When they work together:

  • The CMDB provides the impact analysis data needed for change review
  • Approved changes update the CMDB to reflect the new configuration state
  • Configuration audits detect unauthorized changes — changes that bypassed the process
  • Baseline configurations define what “normal” looks like, making deviations detectable

When they do not work together, the CMDB becomes stale, impact analysis becomes unreliable, and unauthorized changes go undetected.


Change Freeze Periods

A change freeze (also called a change blackout) is a period during which no non-emergency changes are permitted. Organizations commonly enforce change freezes during:

  • End-of-year financial close periods
  • Major business events (product launches, holiday shopping seasons)
  • Regulatory audit windows
  • Periods following a major incident, while the environment is stabilized

Change freezes reduce the risk of disruption during critical business periods. Emergency changes can still be processed, but they face higher scrutiny and require senior management approval.


Release Management

Release management coordinates multiple related changes into a single, planned deployment. Rather than deploying each change independently — each with its own risk and testing overhead — release management bundles them into a tested, integrated package.

This is especially relevant for software deployments where database changes, API updates, and front-end modifications must be deployed together to function correctly. Release management ensures these dependent changes are tested as a unit and deployed as a unit.


Pattern Recognition

Change management questions on the CISSP follow these structures:

  • Outage after a change — The root cause is a change management process failure: insufficient testing, missing impact analysis, no rollback plan, or scope creep during implementation.
  • Unauthorized change discovered — The issue is a process bypass. The answer focuses on detection (configuration auditing) and prevention (enforcing the change process).
  • Emergency scenario — The question tests whether you understand that emergency changes still need documentation and post-implementation review.
  • “What should have been done first?” — Almost always impact analysis or CAB review, depending on the scenario.

Trap Patterns

Watch for these incorrect answers:

  • “Emergency changes do not need documentation” — They absolutely do. The documentation happens retroactively, but it must happen. Every emergency change should be reviewed at the next CAB meeting.
  • “The CAB implements changes” — The CAB reviews and approves. Technical teams implement. This separation of duties is deliberate.
  • “All changes require CAB approval” — Standard (pre-approved) changes follow documented procedures without individual CAB review. Requiring CAB approval for every minor change would create bottlenecks that encourage people to bypass the process.
  • “Rollback is only needed for major changes” — Every change should have a rollback plan. The depth of the plan should be proportional to risk, but even simple changes can have unexpected consequences.

Scenario Practice


Question 1

A database administrator makes a schema change to a production database during lunch hour to “save time.” No change request was submitted, no testing was performed, and no one was notified. The change causes the customer portal to return errors for two hours before the cause is identified.

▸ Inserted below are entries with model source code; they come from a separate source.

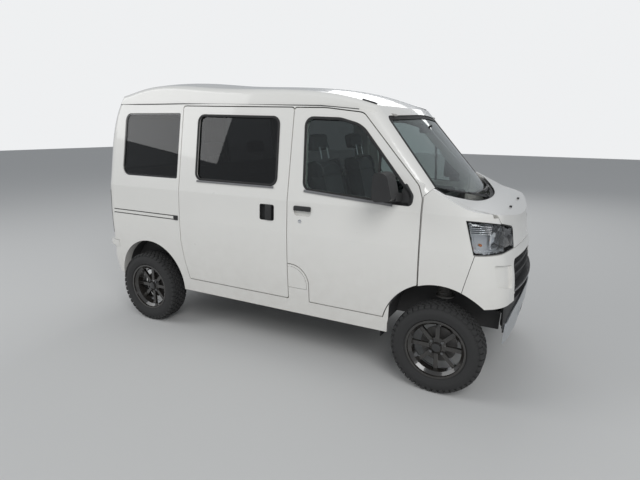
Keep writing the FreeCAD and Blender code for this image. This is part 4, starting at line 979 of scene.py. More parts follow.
@dataclass
class ScreenTrim:
    """Seals of windscreen and tailgate glass, wipers, roof shoulder trim and washer nozzles."""

    nodes: dict[str, Piece]
    screen: tuple[Corner, ...] = (
        (-0.652, 1.262, 0.06), (-0.572, 1.704, 0.046), (0.0, 1.724, 3.2), (0.572, 1.704, 0.046),
        (0.652, 1.262, 0.06), (0.480, 1.130, 0.3), (-0.480, 1.130, 0.3))
    gate_window: tuple[Corner, ...] = (
        (-0.560, 1.250, 0.06), (-0.502, 1.700, 0.07), (0.502, 1.700, 0.07), (0.560, 1.250, 0.06))

    def build(self) -> None:
        """Build the trim of both ends."""
        seal = band("windscreen_seal", self.screen, 0.026, 0.0, 0.005, 7)
        dressed(bent_piece(seal, self._on_screen), RUBBER, "root")
        rear = band("tailgate_glass_seal", self.gate_window, 0.016, 0.008, 0.012, 7)
        dressed(bent_piece(rear, self._on_gate_glass), RUBBER, "tailgate")
        self._wiper(1, (0.52, 1.196), (0.03, 1.205))
        self._wiper(2, (-0.04, 1.176), (-0.55, 1.268))
        self._rear_wiper()
        self._shoulder_trim()
        self._nozzles()

    def _on_screen(self, p: Vector) -> Vector:
        """Place of a flat point (across, thickness, height) on the windscreen's outer face."""
        y, z = p.x, p.z
        found = skin_point(self.nodes["windscreen"], (3.0, y * 0.985, z), (-1, 0, 0))
        x = found.x if found else SIZE.screen_x(y, z) - 0.012
        return Vector((x + 0.0005 + p.y, y, z))

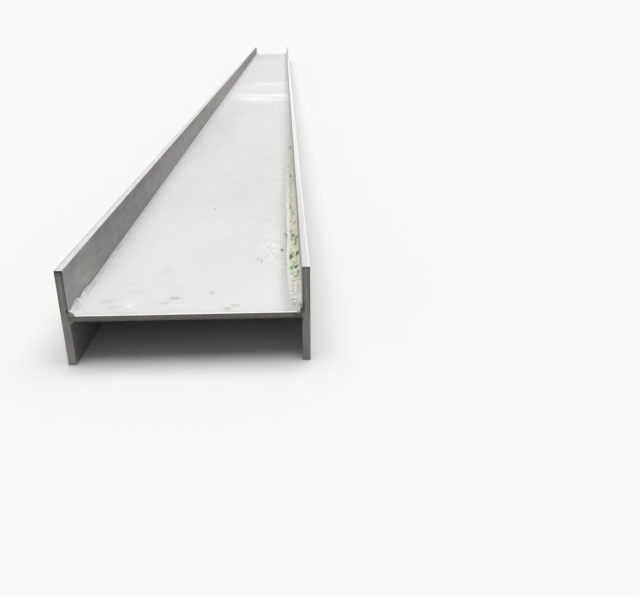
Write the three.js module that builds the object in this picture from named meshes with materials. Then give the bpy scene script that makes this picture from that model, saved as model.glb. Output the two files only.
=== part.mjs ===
// Welded steel H-beam: one 12 m length of stock, built up from three plates.
// Millimetres, +Z up. The beam lies on its flange tips, as it is stacked for storage: its length
// runs along Y, the section's depth along X and the flanges' width along Z, so that the web is level.
// Origin: on the ground, under the middle of the beam.
import * as THREE from 'three';

// ---- driving dimensions -------------------------------------------------------------------------
const stockLength = 12000;      // sold length
const sectionDepth = 600;       // over the outer faces of the two flanges
const flangeWidth = 250;
const flangeThickness = 20;
const webThickness = 16;
const arris = 1;                // dressed corner along the flange plates' long edges

const beadLeg = 9;              // fillet weld laid by machine, from the corner to each toe
const beadCrown = 1.6;          // how far its face bulges past a flat fillet
const beadArcSteps = 5;         // flats across the bead's face
const beadPitch = 150;          // spacing of the sections along the machine-laid run
const slowSwing = 700;          // length of one slow swing of the toes along the run
const slowReach = 0.3;          // how far it moves them
const quickSwing = 390;         // length of one quicker swing, on top of the slow one
const quickReach = 0.15;

const handRun = 240;            // last stretch at each end of an upper bead, filled in by hand
const lowerHandWork = 0.15;     // share of that work on the lower beads, laid by machine to the cut
const handFlangeLeg = 16;       // leg on the flange at the very end, without its lumps
const handWebLeg = 13;          // leg on the web there
const lumpPitch = 90;           // from one hand-laid lump to the next
const lumpSections = 10;        // sections in each lump
const flangeLumpReach = 4;      // how far a lump pushes the toe out on the flange
const webLumpPitch = 70;        // the web's toe swings out of step with the flange's
const webLumpReach = 2;
const craterRun = 20;           // length of the crater where the arc was broken
const craterDepth = 4;          // depth of the crater below the crown

// ---- what follows from them ---------------------------------------------------------------------
const halfLength = stockLength / 2;
const webCentre = flangeWidth / 2;                    // height of the web's middle above the ground
const webTop = webCentre + webThickness / 2;
const flangeInnerFace = sectionDepth / 2 - flangeThickness;

const steel = (color, roughness) => new THREE.MeshStandardMaterial({ color, roughness, metalness: 0.35 });
const flangeSteel = steel(0x8f908c, 0.62);
const webSteel = steel(0xd3d2d6, 0.58);
const weldSteel = steel(0xa9a9a8, 0.5);

const beam = new THREE.Group();
beam.name = 'steel_h_beam';

function addPiece(name, geometry, material) {
  const mesh = new THREE.Mesh(geometry, material);
  mesh.name = name;
  beam.add(mesh);
}

// A plate as rolled and cut to width: a profile in X and Z, run along the beam's whole length.
function plate(xMin, xMax, zMin, zMax, corner) {
  const profile = new THREE.Shape();
  profile.moveTo(xMin + corner, zMin);
  profile.lineTo(xMax - corner, zMin);
  if (corner > 0) profile.lineTo(xMax, zMin + corner);
  profile.lineTo(xMax, zMax - corner);
  if (corner > 0) profile.lineTo(xMax - corner, zMax);
  profile.lineTo(xMin + corner, zMax);
  if (corner > 0) profile.lineTo(xMin, zMax - corner);
  profile.lineTo(xMin, zMin + corner);
  profile.closePath();
  const geometry = new THREE.ExtrudeGeometry(profile, { depth: stockLength, bevelEnabled: false });
  return geometry.rotateX(Math.PI / 2).translate(0, halfLength, 0);
}

// Where the sections of a bead stand, measured from the end where its arc was struck.
function beadStations() {
  const handCount = Math.round((handRun / lumpPitch) * lumpSections);
  const hand = Array.from({ length: handCount }, (_, i) => (i / handCount) * handRun);
  const machineCount = Math.round((stockLength - 2 * handRun) / beadPitch);
  const machineStep = (stockLength - 2 * handRun) / machineCount;
  const machine = Array.from({ length: machineCount + 1 }, (_, i) => handRun + i * machineStep);
  return [...hand, ...machine, ...hand.map((distance) => stockLength - distance).reverse()];
}

// The bead's two legs and its crown at a distance from its strike. Along the machine-laid run the
// toes wander a little. Towards both ends the legs grow into hand-laid lumps by the share handWork,
// and the crown sinks into a crater at the stop.
function beadSection(distance, phase, handWork) {
  const swing = (length, along, shift) => Math.sin((2 * Math.PI * along) / length + shift);
  const machineLeg = beadLeg + slowReach * swing(slowSwing, distance, phase)
    + quickReach * swing(quickSwing, distance, 2 * phase);

  const fromEnd = Math.min(distance, stockLength - distance);
  const handShare = handWork * Math.cos((Math.PI / 2) * Math.min(fromEnd / handRun, 1));
  const flangeLump = flangeLumpReach * swing(lumpPitch, fromEnd, -phase);
  const webLump = webLumpReach * swing(webLumpPitch, fromEnd, phase);
  const flangeLeg = machineLeg + handShare * (handFlangeLeg - beadLeg + flangeLump);
  const webLeg = machineLeg + handShare * (handWebLeg - beadLeg + webLump);

  const fromStop = Math.min((stockLength - distance) / craterRun, 1);
  const crown = beadCrown * (Math.min(flangeLeg, webLeg) / beadLeg) - craterDepth * (1 - fromStop);
  return { flangeLeg, webLeg, crown };
}

// Half-rounded fillet in the corner between web and flange. side is -1 or 1 for the flange,
// up is -1 or 1 for the web's face, and strikeEnd says at which end of the beam the arc was struck.
function weldBead(side, up, strikeEnd, phase) {
  const cornerX = side * flangeInnerFace;
  const cornerZ = webCentre + (up * webThickness) / 2;
  const handWork = up > 0 ? 1 : lowerHandWork;
  const positions = [];
  const stations = beadStations();
  for (const distance of stations) {
    const { flangeLeg, webLeg, crown } = beadSection(distance, phase, handWork);
    const y = strikeEnd * (halfLength - distance);
    const slope = Math.hypot(flangeLeg, webLeg);
    positions.push(cornerX, y, cornerZ);
    for (let i = 0; i <= beadArcSteps; i += 1) {
      const t = i / beadArcSteps;
      const bulge = crown * Math.sin(Math.PI * t);
      const across = t * webLeg + (bulge * flangeLeg) / slope;
      const above = (1 - t) * flangeLeg + (bulge * webLeg) / slope;
      positions.push(cornerX - side * across, y, cornerZ + up * above);
    }
  }
  const ringSize = beadArcSteps + 2;
  const index = [];
  const turned = side * up * strikeEnd < 0;           // keeps the faces looking outward
  const face = (a, b, c) => (turned ? index.push(a, c, b) : index.push(a, b, c));
  for (let r = 0; r + 1 < stations.length; r += 1) {
    for (let i = 0; i < ringSize; i += 1) {
      const a = r * ringSize + i;
      const b = r * ringSize + ((i + 1) % ringSize);
      face(a, b, a + ringSize);
      face(b, b + ringSize, a + ringSize);
    }
  }
  const last = (stations.length - 1) * ringSize;
  for (let i = 1; i + 1 < ringSize; i += 1) {
    face(0, i + 1, i);
    face(last, last + i, last + i + 1);
  }
  const geometry = new THREE.BufferGeometry();
  geometry.setAttribute('position', new THREE.Float32BufferAttribute(positions, 3));
  geometry.setIndex(index);
  geometry.computeVertexNormals();
  return geometry;
}

// ---- the pieces ---------------------------------------------------------------------------------
addPiece('web_plate',
  plate(-flangeInnerFace, flangeInnerFace, webCentre - webThickness / 2, webTop, 0), webSteel);
addPiece('left_flange_plate',
  plate(-sectionDepth / 2, -flangeInnerFace, 0, flangeWidth, arris), flangeSteel);
addPiece('right_flange_plate',
  plate(flangeInnerFace, sectionDepth / 2, 0, flangeWidth, arris), flangeSteel);

// The two upper beads were laid from the near end, and the lower two, after turning the beam over,
// from the far end.
addPiece('weld_upper_left', weldBead(-1, 1, -1, 2.6), weldSteel);
addPiece('weld_upper_right', weldBead(1, 1, -1, 1.9), weldSteel);
addPiece('weld_lower_left', weldBead(-1, -1, 1, 3.1), weldSteel);
addPiece('weld_lower_right', weldBead(1, -1, 1, 4.6), weldSteel);

export default beam;
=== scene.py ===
"""Welded steel H-beam: the looks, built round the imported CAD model."""

import math
import random
from bisect import bisect_right

import bmesh
import bpy
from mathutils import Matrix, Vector, noise


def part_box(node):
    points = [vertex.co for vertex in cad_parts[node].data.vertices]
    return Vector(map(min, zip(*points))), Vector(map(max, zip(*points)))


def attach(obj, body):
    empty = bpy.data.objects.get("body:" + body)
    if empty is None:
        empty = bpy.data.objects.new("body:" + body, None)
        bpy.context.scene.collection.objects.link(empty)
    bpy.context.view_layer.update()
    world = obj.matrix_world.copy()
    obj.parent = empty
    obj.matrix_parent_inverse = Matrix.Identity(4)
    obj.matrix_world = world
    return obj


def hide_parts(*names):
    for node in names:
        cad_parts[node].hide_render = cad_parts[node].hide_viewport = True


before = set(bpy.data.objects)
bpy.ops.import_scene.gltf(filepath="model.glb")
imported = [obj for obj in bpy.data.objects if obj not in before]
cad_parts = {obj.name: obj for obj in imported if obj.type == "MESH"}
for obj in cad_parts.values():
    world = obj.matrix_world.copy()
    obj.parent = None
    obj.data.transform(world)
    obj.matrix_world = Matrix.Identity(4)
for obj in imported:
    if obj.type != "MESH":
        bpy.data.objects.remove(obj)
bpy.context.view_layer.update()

# ---- sizes, read from the CAD nodes (metres) ----
web_low, web_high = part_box("web_plate")
left_low, left_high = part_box("left_flange_plate")
right_low, right_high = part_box("right_flange_plate")
NEAR, FAR = web_low.y, web_high.y  # the two cut ends
LENGTH = FAR - NEAR
INNER = web_high.x  # inner face of the right flange; the left one mirrors it
OUTER = right_high.x
WEB_TOP, WEB_BOTTOM = web_high.z, web_low.z
WEB_MIDDLE = (WEB_TOP + WEB_BOTTOM) / 2
TIP = left_high.z  # upper tips of the flanges
MM = 0.001
SEED = 20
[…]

Which change management failure is MOST significant?

A. The change was made during lunch hour instead of a maintenance window
B. The change bypassed the entire change management process, including review, approval, and testing
C. The database administrator did not have the technical skills to make the change
D. The customer portal should have been designed to handle database schema changes gracefully

Answer & reasoning

Correct: B

The fundamental failure is that the entire change management process was bypassed. No request, no impact analysis, no testing, no approval, no notification. The timing (A) is a secondary issue — the same change made during a maintenance window without process would still be a governance failure. The DBA’s skill level (C) and the portal’s resilience (D) are distractions from the core process issue.


Question 2

During an active ransomware incident, the incident response team needs to immediately isolate three network segments by modifying firewall rules. The next scheduled CAB meeting is in four days.

What is the CORRECT approach?

A. Wait for the CAB meeting to approve the firewall changes
B. Implement the changes immediately under emergency change procedures with verbal approval, then document retroactively
C. Implement the changes without documentation since the incident takes priority over process
D. Submit an expedited change request and wait for email approval from all CAB members

Answer & reasoning

Correct: B

This is a textbook emergency change scenario. Waiting for the CAB (A) or email approvals (D) would allow the ransomware to spread. But bypassing documentation entirely (C) creates accountability gaps and makes post-incident analysis impossible. Emergency change procedures exist precisely for this situation: get verbal authorization from a designated authority, implement the change, document everything after the immediate crisis is handled, and review at the next CAB meeting.


Question 3

An organization’s configuration audit reveals that 12 production servers have configurations that do not match the approved baseline in the CMDB. Operations staff cannot explain when or why the changes were made. No change records exist for these modifications.

What does this finding indicate?

A. The CMDB baseline is outdated and should be updated to reflect current configurations
B. Unauthorized changes have been made outside the change management process
C. Configuration drift is normal and does not require investigation
D. The configuration audit tool is producing false positives

Answer & reasoning

Correct: B

Configurations that do not match the approved baseline with no corresponding change records indicate unauthorized changes — modifications made outside the change management process. Updating the CMDB to match (A) would legitimize unauthorized changes. Configuration drift without explanation is never “normal” (C). Dismissing the findings as false positives (D) avoids the real issue. The correct response is to investigate the discrepancies, determine who made the changes and why, remediate the configurations, and strengthen change management controls.


Key Takeaway

Change management is the governor between “we need to change something” and “we changed it.” Every change — standard, normal, or emergency — follows a process. The depth of that process scales with risk: standard changes are pre-approved, normal changes go through full CAB review, and emergency changes compress the timeline but never skip documentation. When you see an outage scenario on the exam, ask yourself: was there a change request? Was there impact analysis? Was there a rollback plan? The answer to “what went wrong” is almost always a step in this process that was skipped.